** Start of LISTED RECORDS **
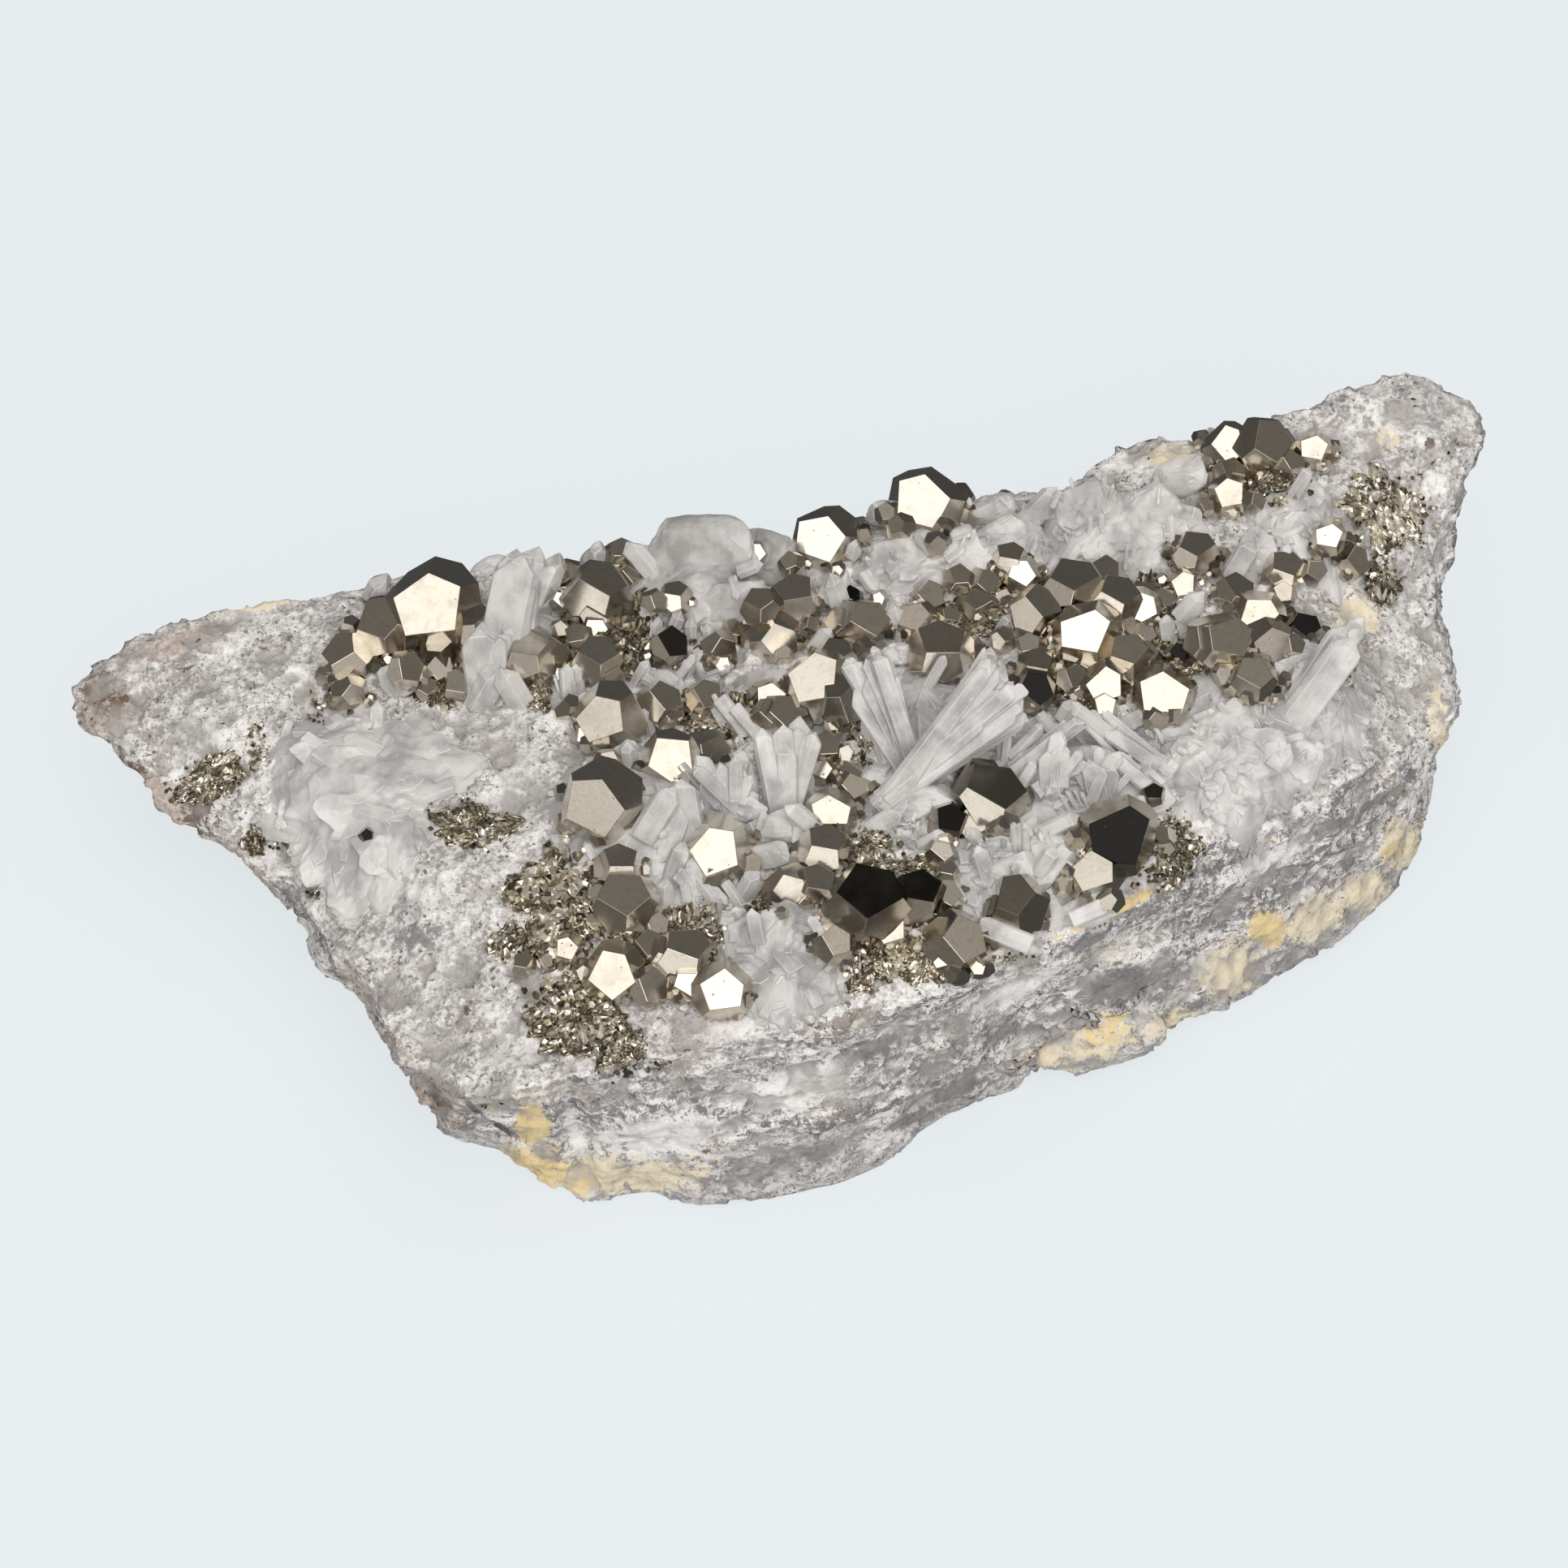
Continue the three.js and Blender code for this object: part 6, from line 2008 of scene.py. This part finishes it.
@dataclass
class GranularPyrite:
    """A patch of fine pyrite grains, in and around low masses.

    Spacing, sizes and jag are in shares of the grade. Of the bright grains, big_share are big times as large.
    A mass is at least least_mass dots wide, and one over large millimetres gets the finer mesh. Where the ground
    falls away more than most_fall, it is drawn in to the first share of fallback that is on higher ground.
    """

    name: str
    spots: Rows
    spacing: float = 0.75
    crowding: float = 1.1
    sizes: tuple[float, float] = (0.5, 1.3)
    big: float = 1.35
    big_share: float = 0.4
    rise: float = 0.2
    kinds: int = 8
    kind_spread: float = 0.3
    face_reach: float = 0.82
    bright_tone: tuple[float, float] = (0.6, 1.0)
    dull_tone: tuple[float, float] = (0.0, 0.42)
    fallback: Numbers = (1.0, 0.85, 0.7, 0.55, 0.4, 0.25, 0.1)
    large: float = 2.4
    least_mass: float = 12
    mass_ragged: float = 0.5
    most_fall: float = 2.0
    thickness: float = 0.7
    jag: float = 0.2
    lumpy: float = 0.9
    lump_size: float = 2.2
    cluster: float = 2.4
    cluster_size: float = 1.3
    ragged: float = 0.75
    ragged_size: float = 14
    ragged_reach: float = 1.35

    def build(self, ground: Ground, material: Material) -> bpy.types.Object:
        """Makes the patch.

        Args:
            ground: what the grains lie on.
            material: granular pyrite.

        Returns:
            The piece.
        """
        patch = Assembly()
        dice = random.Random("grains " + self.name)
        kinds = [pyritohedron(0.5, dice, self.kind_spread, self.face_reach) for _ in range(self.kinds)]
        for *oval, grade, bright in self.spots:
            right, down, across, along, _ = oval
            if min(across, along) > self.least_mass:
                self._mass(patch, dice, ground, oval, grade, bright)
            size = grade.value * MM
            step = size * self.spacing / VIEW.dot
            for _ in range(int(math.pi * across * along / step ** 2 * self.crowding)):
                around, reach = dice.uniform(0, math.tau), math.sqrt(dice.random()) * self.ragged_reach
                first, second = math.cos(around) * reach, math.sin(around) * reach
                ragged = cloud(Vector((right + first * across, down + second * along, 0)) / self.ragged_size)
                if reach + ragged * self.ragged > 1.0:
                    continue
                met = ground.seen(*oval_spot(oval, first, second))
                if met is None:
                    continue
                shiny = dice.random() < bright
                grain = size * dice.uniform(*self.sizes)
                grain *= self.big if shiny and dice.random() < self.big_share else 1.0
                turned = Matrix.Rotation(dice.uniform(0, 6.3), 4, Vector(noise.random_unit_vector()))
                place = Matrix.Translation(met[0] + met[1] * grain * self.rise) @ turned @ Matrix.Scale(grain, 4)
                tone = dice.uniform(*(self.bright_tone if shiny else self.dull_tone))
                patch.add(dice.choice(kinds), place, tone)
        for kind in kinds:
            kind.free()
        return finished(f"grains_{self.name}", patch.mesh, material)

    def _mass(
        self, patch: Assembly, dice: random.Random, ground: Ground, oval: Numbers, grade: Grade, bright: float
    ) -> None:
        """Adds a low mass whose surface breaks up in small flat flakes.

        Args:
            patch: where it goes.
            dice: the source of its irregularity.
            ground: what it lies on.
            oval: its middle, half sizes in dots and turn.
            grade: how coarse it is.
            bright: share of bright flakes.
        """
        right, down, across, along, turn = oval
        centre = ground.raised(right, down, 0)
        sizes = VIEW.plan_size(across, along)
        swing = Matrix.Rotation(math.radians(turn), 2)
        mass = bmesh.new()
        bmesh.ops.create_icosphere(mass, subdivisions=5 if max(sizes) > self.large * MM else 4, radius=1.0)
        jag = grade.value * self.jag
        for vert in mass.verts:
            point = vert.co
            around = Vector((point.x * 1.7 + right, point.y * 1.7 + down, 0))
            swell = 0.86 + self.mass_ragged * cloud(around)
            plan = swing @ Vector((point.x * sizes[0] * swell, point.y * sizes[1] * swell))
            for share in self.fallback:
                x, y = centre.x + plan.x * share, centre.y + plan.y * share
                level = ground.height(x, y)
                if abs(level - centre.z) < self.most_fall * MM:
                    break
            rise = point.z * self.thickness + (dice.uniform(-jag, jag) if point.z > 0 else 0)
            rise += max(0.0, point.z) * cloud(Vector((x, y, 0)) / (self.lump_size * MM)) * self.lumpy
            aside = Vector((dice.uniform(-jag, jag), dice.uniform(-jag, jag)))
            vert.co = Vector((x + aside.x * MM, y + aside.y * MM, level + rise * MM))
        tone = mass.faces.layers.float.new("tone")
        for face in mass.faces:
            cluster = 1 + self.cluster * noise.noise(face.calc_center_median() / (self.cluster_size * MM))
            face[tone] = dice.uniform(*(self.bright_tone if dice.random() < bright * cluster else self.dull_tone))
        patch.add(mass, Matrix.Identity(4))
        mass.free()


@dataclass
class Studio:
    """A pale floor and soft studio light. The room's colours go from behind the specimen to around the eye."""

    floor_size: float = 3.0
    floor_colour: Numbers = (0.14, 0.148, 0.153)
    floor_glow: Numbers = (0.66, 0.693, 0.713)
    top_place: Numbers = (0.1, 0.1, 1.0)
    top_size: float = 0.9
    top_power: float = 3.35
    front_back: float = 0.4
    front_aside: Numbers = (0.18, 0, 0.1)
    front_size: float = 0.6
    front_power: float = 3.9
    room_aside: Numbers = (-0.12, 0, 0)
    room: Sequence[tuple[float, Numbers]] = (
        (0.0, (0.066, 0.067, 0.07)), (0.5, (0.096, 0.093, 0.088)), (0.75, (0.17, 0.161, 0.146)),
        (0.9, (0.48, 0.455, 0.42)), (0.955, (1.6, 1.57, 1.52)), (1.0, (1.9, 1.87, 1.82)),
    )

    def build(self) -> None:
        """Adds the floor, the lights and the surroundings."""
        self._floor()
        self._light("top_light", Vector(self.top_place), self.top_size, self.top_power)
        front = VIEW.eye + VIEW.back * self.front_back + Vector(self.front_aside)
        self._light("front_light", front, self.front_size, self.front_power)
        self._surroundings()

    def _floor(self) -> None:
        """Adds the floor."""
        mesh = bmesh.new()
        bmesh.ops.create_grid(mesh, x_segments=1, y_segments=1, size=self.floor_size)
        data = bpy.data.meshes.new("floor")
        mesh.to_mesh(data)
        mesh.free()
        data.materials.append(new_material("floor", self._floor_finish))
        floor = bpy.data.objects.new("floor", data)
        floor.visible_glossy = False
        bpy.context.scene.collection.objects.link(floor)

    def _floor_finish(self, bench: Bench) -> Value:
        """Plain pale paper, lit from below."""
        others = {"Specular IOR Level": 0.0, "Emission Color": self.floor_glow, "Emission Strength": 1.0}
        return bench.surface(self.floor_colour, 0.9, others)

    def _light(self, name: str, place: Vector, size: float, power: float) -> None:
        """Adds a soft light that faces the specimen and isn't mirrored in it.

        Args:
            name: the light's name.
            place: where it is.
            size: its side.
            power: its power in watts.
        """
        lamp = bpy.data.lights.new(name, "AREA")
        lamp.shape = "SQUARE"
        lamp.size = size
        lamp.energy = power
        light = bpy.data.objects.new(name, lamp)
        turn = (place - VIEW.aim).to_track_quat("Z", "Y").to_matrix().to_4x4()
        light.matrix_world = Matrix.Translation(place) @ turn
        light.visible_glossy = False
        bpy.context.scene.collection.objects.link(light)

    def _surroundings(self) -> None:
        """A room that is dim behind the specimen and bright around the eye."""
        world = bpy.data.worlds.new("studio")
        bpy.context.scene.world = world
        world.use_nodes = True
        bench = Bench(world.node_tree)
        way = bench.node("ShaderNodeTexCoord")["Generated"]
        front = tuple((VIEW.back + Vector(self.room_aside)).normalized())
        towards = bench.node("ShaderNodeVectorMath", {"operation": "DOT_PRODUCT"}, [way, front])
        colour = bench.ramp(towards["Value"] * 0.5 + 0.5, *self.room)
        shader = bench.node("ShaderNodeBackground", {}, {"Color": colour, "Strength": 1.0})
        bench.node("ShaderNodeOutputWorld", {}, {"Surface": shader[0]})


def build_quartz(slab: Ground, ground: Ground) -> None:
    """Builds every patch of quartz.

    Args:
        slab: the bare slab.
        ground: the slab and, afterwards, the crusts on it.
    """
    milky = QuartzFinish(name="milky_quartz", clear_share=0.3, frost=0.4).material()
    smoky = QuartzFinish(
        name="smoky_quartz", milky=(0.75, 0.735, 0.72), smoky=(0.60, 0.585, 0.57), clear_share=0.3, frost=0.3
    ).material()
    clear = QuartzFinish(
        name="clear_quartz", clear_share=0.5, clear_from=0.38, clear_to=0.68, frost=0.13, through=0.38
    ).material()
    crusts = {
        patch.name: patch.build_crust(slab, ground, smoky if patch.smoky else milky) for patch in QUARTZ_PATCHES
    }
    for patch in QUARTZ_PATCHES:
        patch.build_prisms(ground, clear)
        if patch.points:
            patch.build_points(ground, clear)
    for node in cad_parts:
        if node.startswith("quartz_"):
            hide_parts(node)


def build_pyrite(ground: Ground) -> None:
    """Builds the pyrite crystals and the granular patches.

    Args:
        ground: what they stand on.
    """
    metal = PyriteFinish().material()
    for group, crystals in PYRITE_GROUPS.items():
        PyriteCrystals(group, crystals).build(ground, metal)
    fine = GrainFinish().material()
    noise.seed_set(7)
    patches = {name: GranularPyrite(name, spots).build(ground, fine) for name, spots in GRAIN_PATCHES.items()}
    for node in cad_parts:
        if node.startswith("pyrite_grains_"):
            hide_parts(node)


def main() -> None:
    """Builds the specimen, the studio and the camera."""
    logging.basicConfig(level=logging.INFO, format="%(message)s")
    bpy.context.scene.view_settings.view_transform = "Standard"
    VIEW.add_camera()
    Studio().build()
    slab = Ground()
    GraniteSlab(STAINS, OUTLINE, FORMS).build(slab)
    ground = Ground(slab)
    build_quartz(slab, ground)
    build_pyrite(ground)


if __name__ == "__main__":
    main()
** End of LISTED RECORDS **
** Start of LISTED RECORDS **
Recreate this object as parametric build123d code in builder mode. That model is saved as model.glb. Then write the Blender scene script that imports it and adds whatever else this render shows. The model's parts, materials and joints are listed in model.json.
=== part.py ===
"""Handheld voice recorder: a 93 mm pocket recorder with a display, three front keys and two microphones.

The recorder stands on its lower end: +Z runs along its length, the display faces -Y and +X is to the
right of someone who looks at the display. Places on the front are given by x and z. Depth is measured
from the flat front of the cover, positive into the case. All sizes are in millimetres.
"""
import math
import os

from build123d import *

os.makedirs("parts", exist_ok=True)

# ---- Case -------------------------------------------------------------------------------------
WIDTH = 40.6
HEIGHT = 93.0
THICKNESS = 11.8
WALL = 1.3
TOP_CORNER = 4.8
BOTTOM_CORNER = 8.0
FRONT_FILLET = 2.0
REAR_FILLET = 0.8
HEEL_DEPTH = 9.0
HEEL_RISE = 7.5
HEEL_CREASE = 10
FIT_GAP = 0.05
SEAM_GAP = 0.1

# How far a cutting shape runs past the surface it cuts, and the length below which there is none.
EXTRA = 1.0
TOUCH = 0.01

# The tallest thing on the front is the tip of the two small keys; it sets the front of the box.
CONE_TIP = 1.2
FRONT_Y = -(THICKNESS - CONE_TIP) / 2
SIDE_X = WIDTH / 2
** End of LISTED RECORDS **
[WHAT YOU SHOULD DO]
Begin with the line containing "Continue the three.js", end with the line containing "material: granular pyrite.", and repeat every line in that stretch exactly.

[OUTPUT]
Continue the three.js and Blender code for this object: part 6, from line 2008 of scene.py. This part finishes it.
@dataclass
class GranularPyrite:
    """A patch of fine pyrite grains, in and around low masses.

    Spacing, sizes and jag are in shares of the grade. Of the bright grains, big_share are big times as large.
    A mass is at least least_mass dots wide, and one over large millimetres gets the finer mesh. Where the ground
    falls away more than most_fall, it is drawn in to the first share of fallback that is on higher ground.
    """

    name: str
    spots: Rows
    spacing: float = 0.75
    crowding: float = 1.1
    sizes: tuple[float, float] = (0.5, 1.3)
    big: float = 1.35
    big_share: float = 0.4
    rise: float = 0.2
    kinds: int = 8
    kind_spread: float = 0.3
    face_reach: float = 0.82
    bright_tone: tuple[float, float] = (0.6, 1.0)
    dull_tone: tuple[float, float] = (0.0, 0.42)
    fallback: Numbers = (1.0, 0.85, 0.7, 0.55, 0.4, 0.25, 0.1)
    large: float = 2.4
    least_mass: float = 12
    mass_ragged: float = 0.5
    most_fall: float = 2.0
    thickness: float = 0.7
    jag: float = 0.2
    lumpy: float = 0.9
    lump_size: float = 2.2
    cluster: float = 2.4
    cluster_size: float = 1.3
    ragged: float = 0.75
    ragged_size: float = 14
    ragged_reach: float = 1.35

    def build(self, ground: Ground, material: Material) -> bpy.types.Object:
        """Makes the patch.

        Args:
            ground: what the grains lie on.
            material: granular pyrite.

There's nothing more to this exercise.